For many Netflix subscribers, Bernstein might be familiar, but few can speak to what it was like to turn on their TVs in December 1949 to watch a Jewish-American conduct one of the Big Five orchestras at Carnegie Hall. It wasn’t just his ethnicity that set him apart from the classical crowd. It was also his sensual conducting style. Bernstein conducted with his whole body, as if possessed by music that only he could control. What would that have been like for audiences at the time — Jewish or non-Jewish? As a biopic, Maestro does little to recreate this kind of discovery for the film’s audience. In this regard, there is little sense of history throughout the film, despite it spanning so many turbulent decades.
And Bernstein was not apolitical.

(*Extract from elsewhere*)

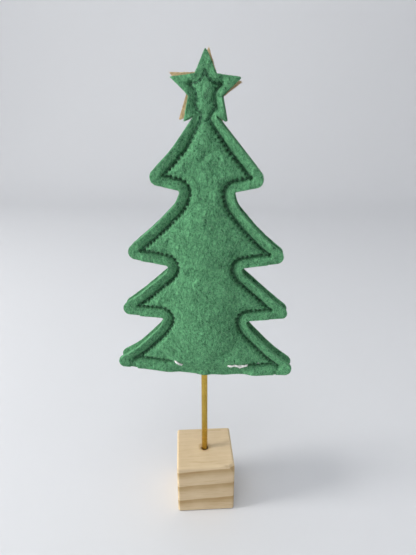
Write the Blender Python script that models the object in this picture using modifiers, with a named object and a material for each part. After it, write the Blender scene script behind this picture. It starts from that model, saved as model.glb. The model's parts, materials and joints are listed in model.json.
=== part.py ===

Towards the end of his life, when the Berlin Wall was coming down, he conducted an orchestra made up of musicians from all over the world in a performance of Beethoven’s Ninth. His “Young People’s Concerts,” which aired on CBS throughout the ’50s and ’60s, made classical music accessible to an entire generation of Americans. He was also a firm believer in the state of Israel, playing a historic concert after the Six-Day War. And yet Bernstein’s political beliefs are largely absent from the story.
Cooper and Singer write Bernstein as if he had emerged outside of time. And perhaps he did. Are geniuses born or do they emerge from specific contexts? Either way, Singer and Cooper’s disinterest in Bernstein’s convictions outside of music betrays a lack of imagination. ■
Maestro is now playing in Montreal theatres. It premieres on Netflix on Wednesday, Dec. 20.